The financial services industry plays an important role in governments’ efforts worldwide in controlling and preventing fraud and eliminating the infusion and circulation of illegal money into formal financial systems. Thus, banks and financial services companies find themselves constantly on the treadmill of upgrading their systems and processes to monitor and comply with extant and emergent regulations. Against this backdrop, those looking to avoid detection are trying even more innovative ways to slip through the monitoring net.

What’s more, a report from Lexis Nexis found that after compliance with regulation, a need to improve business results was the second most cited driver – for 21% of respondents. A majority said that the manual and semi-automated nature of current AML compliance efforts slows down processing timelines and impacts business productivity. Nevertheless this has been a necessity thanks to punitive penalties to banks that let such a transaction slip through.

Given such a high price for failure, banks have taken a very conservative approach to dealing with suspect and potentially suspect transactions. This has led to large volumes of false positives in addition to the genuine ones, and unravelling these has become one of the largest concentrations of manual effort for banks. In an increasingly fast-paced world, where customers expect services in record time, this has the disadvantage of reduced processing speeds, missed SLAs and poor customer experience.

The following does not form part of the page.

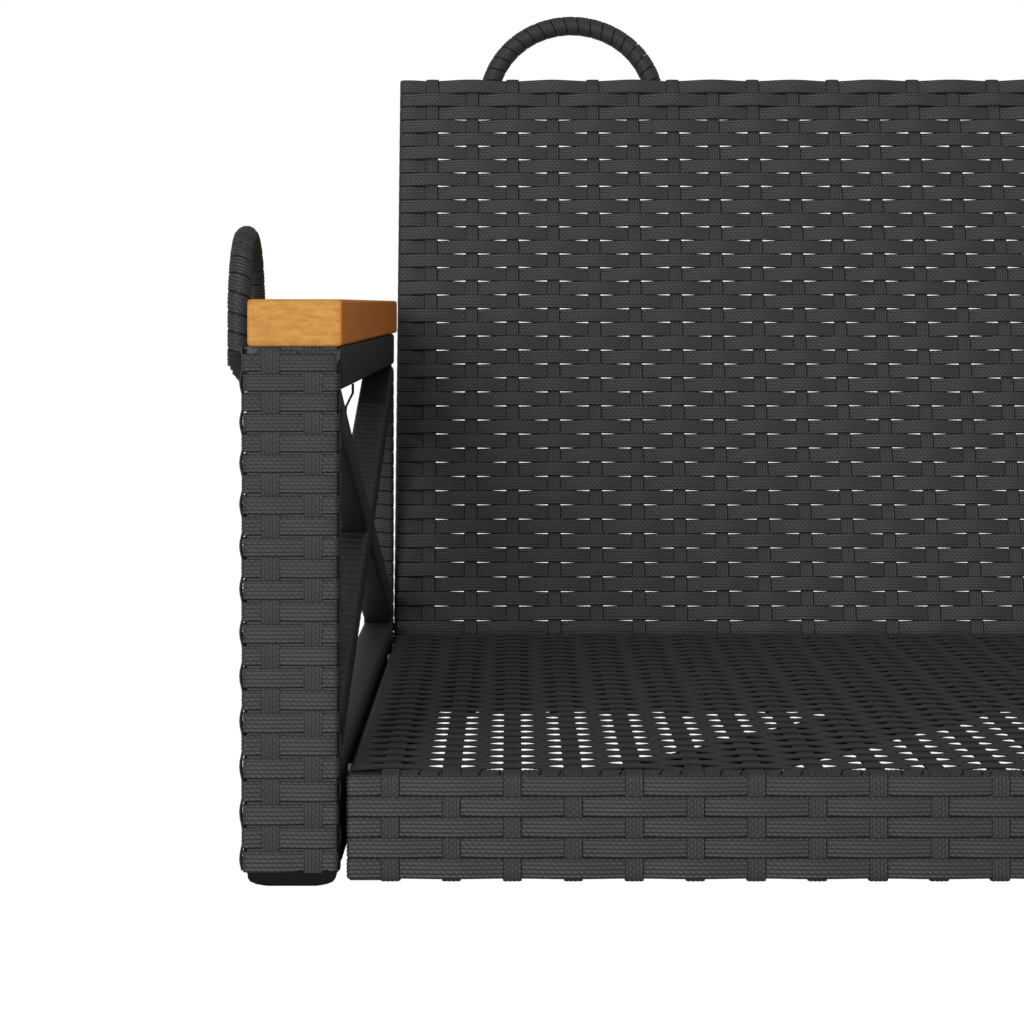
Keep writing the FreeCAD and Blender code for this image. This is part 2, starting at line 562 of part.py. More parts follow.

Banks employ significant numbers of operations personnel trained in monitoring transactions, picking out potentially suspicious ones and working through each to decide if they are false positives or indeed suspicious transactions needing to be stopped. This is often based on a combination of a set of well-defined rules and the experience and expertise of the operations personnel trained to pick-out the suspicious ones from the rest. The operators use a combination of a deep knowledge of the client, their business and associated transaction flow patterns to spot those that don’t conform to the normal pattern.


The arrival of automation

Banks have also leveraged automation to augment and amplify human efforts in sifting, sorting and using deterministic approaches to this monitoring effort – and such automation have largely been rule-based and non-intelligent (i.e. no ability to learn) and non-adaptive (using that learning to drive better conclusions). Coupled with this is also the risk of the ‘human-fatigue factor’ inherent in largely manual operations, that may cause a few suspicious transactions to slip through the net.

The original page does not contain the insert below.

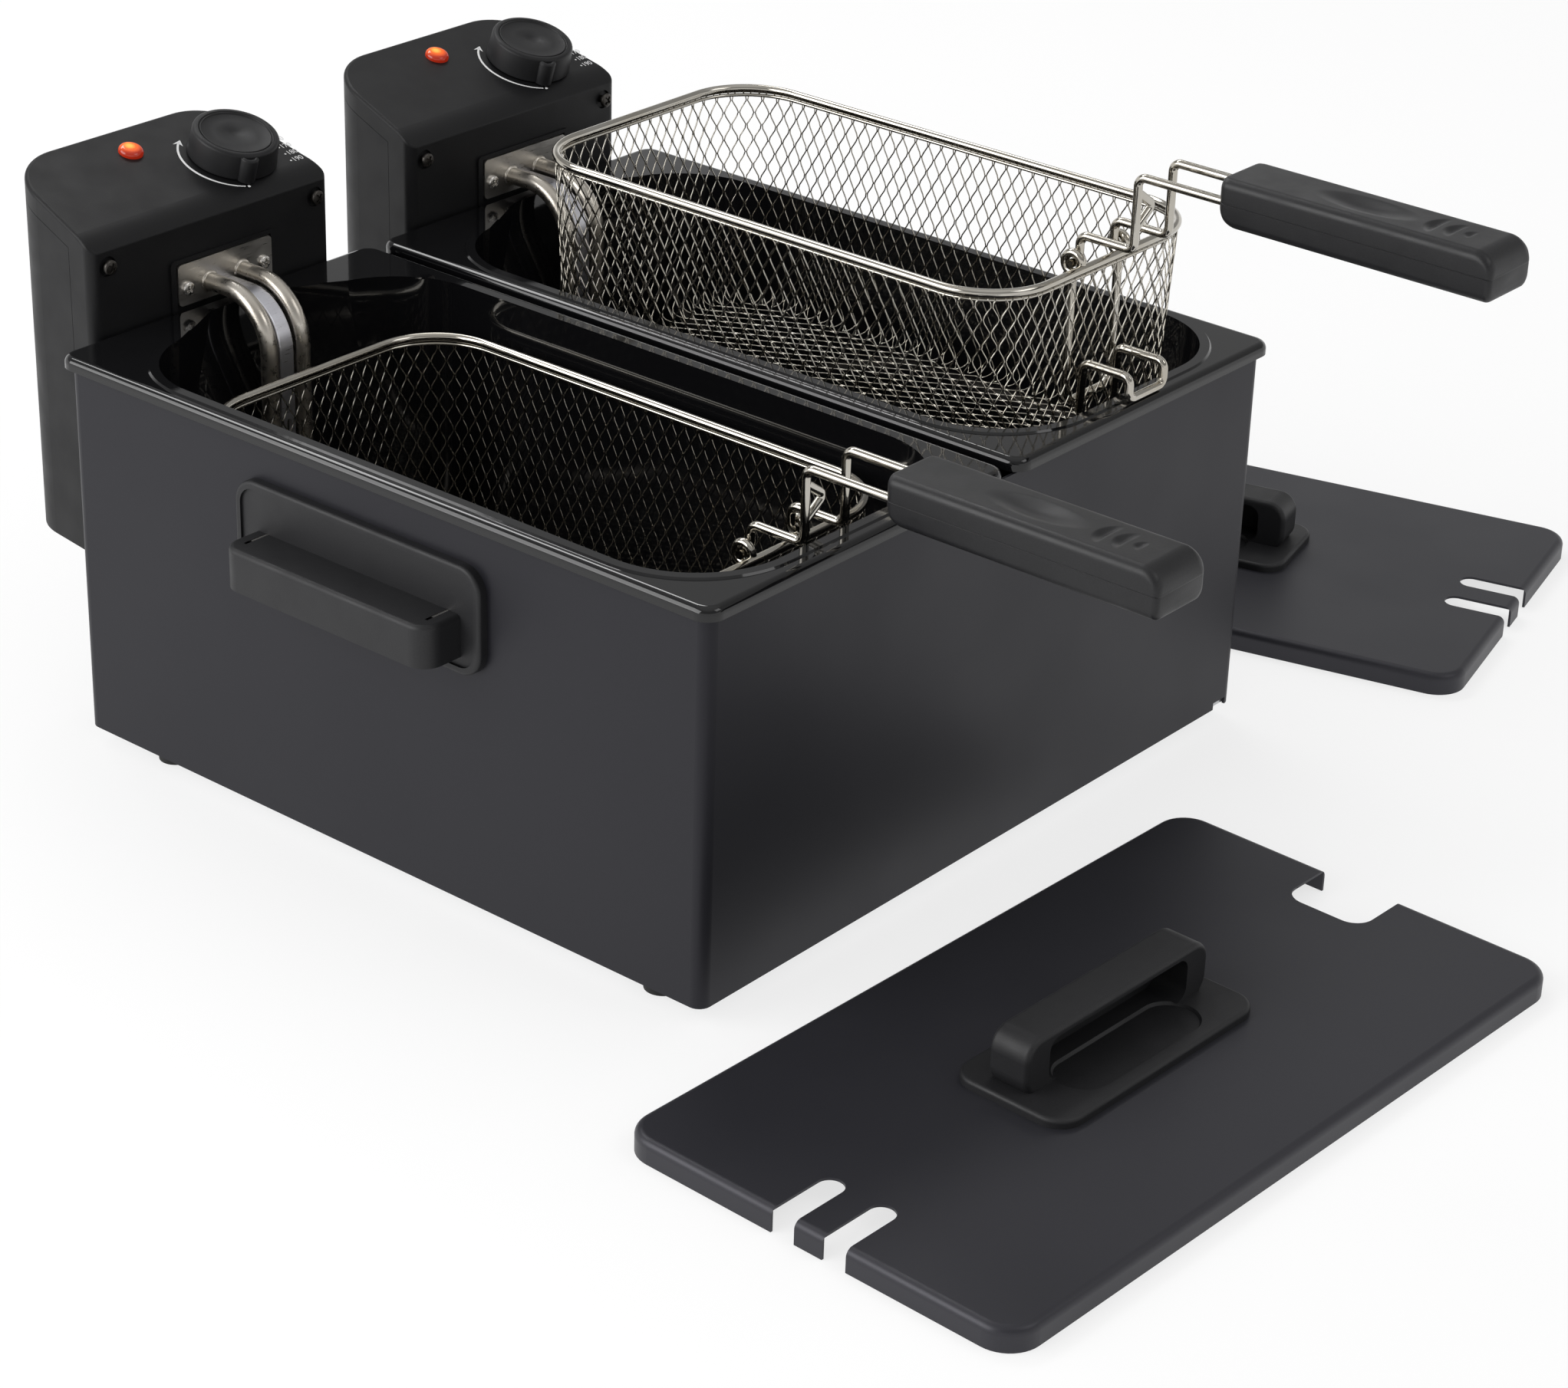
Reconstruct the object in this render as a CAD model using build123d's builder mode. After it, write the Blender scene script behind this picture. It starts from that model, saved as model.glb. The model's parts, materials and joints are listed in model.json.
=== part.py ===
"""A double deep fryer: one sheet casing that holds two enamelled pots, each with a control unit
that hangs behind it, a heating element, a wire basket with a folding handle, and a lid.

Millimetres. X runs to the right, Y to the back and Z up, from the middle of the label pad under
the base plate.
"""

import os
from math import atan, cos, degrees, radians, sin, tan

from build123d import *

# ---- driving sizes ----

# casing
CASING_WIDTH = 328
CASING_DEPTH = 320
CASING_CORNER = 5
SHEET = 1.2                     # casing, base plate and brackets
LABEL_PAD = 0.5                 # the pad for the rating label stands this far below the base plate
FOOT_HEIGHT = 7
FOOT_DIAMETER = 15

# pots
RIM_TOP = 157                   # above the base plate's underside
RIM_OVERHANG = 3                # rolled edge beyond the casing, all round
RIM_GAP = 6                     # between the two rims
RIM_SKIRT = 5                   # height of the rolled edge
RIM_ROLL = 3
RIM_CORNER = 7
SIDE_LAND = 8.5                 # flat of the rim beside the opening
FRONT_LAND = 10
BACK_LAND = 23
OPENING_CORNER = 40
POT_SHEET = 1.2
POT_FLOOR = 14                  # underside of the bowl
POT_DRAFT = 1.5                 # degrees
POT_BOTTOM_ROUND = 20
SPOUT_DEPTH = 14                # the opening reaches back this far for the tubes
SPOUT_TIP = 32
SPOUT_DRAFT = 16                # degrees

# control unit
UNIT_STANDOFF = 4               # between the casing's back and the unit
UNIT_DEPTH = 58
UNIT_SIDE_MARGIN = 19.5         # rim edge to the unit's front corner
UNIT_BOTTOM = 63
UNIT_SIDE_TAPER = 8             # degrees
UNIT_BACK_CORNER = 26
UNIT_FRONT_CORNER = 4
UNIT_LOWER_ROUND = 20
PANEL_FRONT = 193.5             # height of the panel's front edge
PANEL_SLOPE = 0.3
PANEL_ROUND = 1.5
WALL = 2.5                      # moulded covers
SEAM = 0.2                      # between the two covers
COVER_RETURN = 14.5             # how far the front cover reaches back along the sides
COVER_SKIRT = 8                 # its edge under the panel
COVER_FOOT = 9                  # from the unit's underside up to the front cover
KNOB_MARGIN = 30.5              # from the cover's side to the knob's centre
KNOB_ALONG = 24.6               # back from the panel's front edge, along the panel
KNOB_DIAMETER = 36
KNOB_HEIGHT = 12.5
KNOB_OFF_ANGLE = 23             # pointer to the left of straight ahead
LENS_X = -3.3
LENS_ALONG = 44.5
LENS_DIAMETER = 10

# heating element and its plate
TUBE_DIAMETER = 8.5
TUBE_SPACING = 17
TUBE_X = 4.1                    # middle of the two tubes
TUBE_LIFT = 8                   # tube centre above the rim
TUBE_WALL_GAP = 10              # tube centre in front of the opening's back edge
TUBE_BEND = 23
GUARD_THICKNESS = 1.6
BULB_DIAMETER = 4.4
PLATE_WIDTH = 49
PLATE_HEIGHT = 17
PLATE_THICKNESS = 1.5
PLATE_SCREW_SPACING = 40

# basket and its handle
WIRE_DIAMETER = 3.4
RIM_WIRE_DIAMETER = 3.5
BASKET_SIDE_CLEARANCE = 6.5
BASKET_BACK_CLEARANCE = 29      # lowered basket to the opening's back edge
BASKET_FRONT_CLEARANCE = 26
BASKET_HEIGHT = 92
BASKET_CORNER = 30
BASKET_DRAFT = 3                # degrees
MESH_THICKNESS = 1
LOWERED_DEPTH = 16              # rim of the lowered basket below the pot's rim
HANDLE_SPREAD = 22              # between the two handle wires
HANDLE_RISE = 40                # handle wires above the basket's rim
HANDLE_STANDOFF = 17.5          # their upright run in front of the rim
HOOK_REACH = 20
HOOK_ARM_DROP = 38
HOOK_BAR_DROP = 47
GRIP_START = 53                 # in front of the basket's rim
GRIP_LENGTH = 106
GRIP_WIDTH = 27.5
GRIP_HEIGHT = 18

# lids
LID_LENGTH = 310
LID_SPARE_WIDTH = 5             # wider than the rim
LID_FLANGE = 9
LID_SHEET = 1
LID_CORNER = 13
LID_HANDLE_LENGTH = 101
LID_HANDLE_WIDTH = 17
LID_HANDLE_RISE = 20
LID_PLATE_LENGTH = 112
LID_PLATE_WIDTH = 50
LID_PLATE_THICKNESS = 3.5
LID_STRAP = 3
LID_FRONT_GAP = 29.59           # between the fryer's front and the left lid on the worktop
LID_SIDE_GAP = 2.27             # between its right side and the right lid

# carrying handles
CARRY_PLATE_LENGTH = 124
CARRY_PLATE_HEIGHT = 42.5
CARRY_PLATE_THICKNESS = 3
CARRY_BAR_LENGTH = 104
CARRY_BAR_HEIGHT = 16.5
CARRY_BAR_REACH = 18
CARRY_Z = 116                   # middle of the plate
CARRY_Y = 4

# fits
REST_GAP = 0.3                  # between round parts of pieces that lift apart
RUN = 0.05                      # radial play of a turning or sliding stem
SLIP = 0.1                      # a screw or a tab in its hole

# ---- worked out from them ----

RIM_WIDTH = CASING_WIDTH / 2 + RIM_OVERHANG - RIM_GAP / 2
RIM_DEPTH = CASING_DEPTH + 2 * RIM_OVERHANG
UNIT_X = CASING_WIDTH / 2 + RIM_OVERHANG - RIM_WIDTH / 2
OPENING_WIDTH = RIM_WIDTH - 2 * SIDE_LAND
OPENING_DEPTH = RIM_DEPTH - FRONT_LAND - BACK_LAND
OPENING_Y = (FRONT_LAND - BACK_LAND) / 2
OPENING_FRONT = OPENING_Y - OPENING_DEPTH / 2
OPENING_BACK = OPENING_Y + OPENING_DEPTH / 2
CASING_HEIGHT = RIM_TOP - POT_SHEET
CASING_BACK = CASING_DEPTH / 2

UNIT_FRONT = CASING_BACK + UNIT_STANDOFF
UNIT_BACK = UNIT_FRONT + UNIT_DEPTH
UNIT_WIDTH = RIM_WIDTH - 2 * UNIT_SIDE_MARGIN
KNOB_X = UNIT_WIDTH / 2 - KNOB_MARGIN
PANEL_TILT = atan(PANEL_SLOPE)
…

This is precisely where AI and machine learning can help the banks. These technologies enable banks to implement ‘intelligent automation’ that can learn – either through self-learning or by being taught by a human supervisor to determine if a transaction is suspect or a false positive. There is also ‘adaptive automation’ that can apply such learning, adapt its rules and then improve its classifications for future.

Most banks are conducting proofs-of-concept and pilots to test the efficacy of using these technologies. These experiments involve using these approaches to develop algorithms that are run on large quantities of past real-world data and trained using supervised learning techniques, letting an experienced human operator to teach them the right from the wrong conclusions. Training using large quantities of real-world data enables these algorithms to narrow the deviation from the correct outcomes of such transactions, processed earlier by human operators.

In some scenarios unsupervised learning approaches can also be used to learn from past transactional data and the associated outcomes. It is important therefore that the quality of transactional data used in the learning process is good, and it is important to use datasets that offer a variety of patterns, to improve the quality of the learning.

These algorithms will have to be put through rigorous testing to determine the ‘dependability factor’ before they can be used to replace human operators. Until this happens, these algorithms can be used to assist human operators in pre-classifying potentially suspect transactions into low, medium and high risk categories, helping improve the efficiency of human operators.


The impact of artificial intelligence

When such technologies are employed at scale, they can offer enormous benefits. Firstly, they improve the overall quality of transaction monitoring and compliance, as they can read and make sense of large quantities of structured and unstructured data, and conduct real-time analysis of transactions to classify potentially suspicious ones and grade them as low, medium and high risk categories. This enables prioritised processing by human operators.

One of the biggest challenges in a manual intensive process is the human-fatigue factor, and the possibility of some transactions slipping through the net due to this. Technologies such as AI and ML solutions do not have the fatigue factor, and have a much higher threshold at significantly larger transaction volumes. They can also learn to spot newer patterns of potentially suspicious transactions through continuous learning, both supervised and unsupervised.

Ultimately, the major impact on banks will be to reduce the overall number of people deployed in AML and KYC operations in banks – this not only saves costs, but enables banks to redeploy those staff into more creative, problem-solving roles. With customers wanting more instant, seamless experiences than ever before, banks should be using their best staff to find new ways to innovate and meet customer demand – not to carry out manual processing tasks that machines can do faster and better.

A combination of AI and machine learning can enable financial institutions to reduce their exposure to the risk of penalties and fines from national and international regulators. The time is now ripe for financial institutions to take note and incorporate these advanced technologies – they have incalculable potential to transform the sector and enhance customer experience.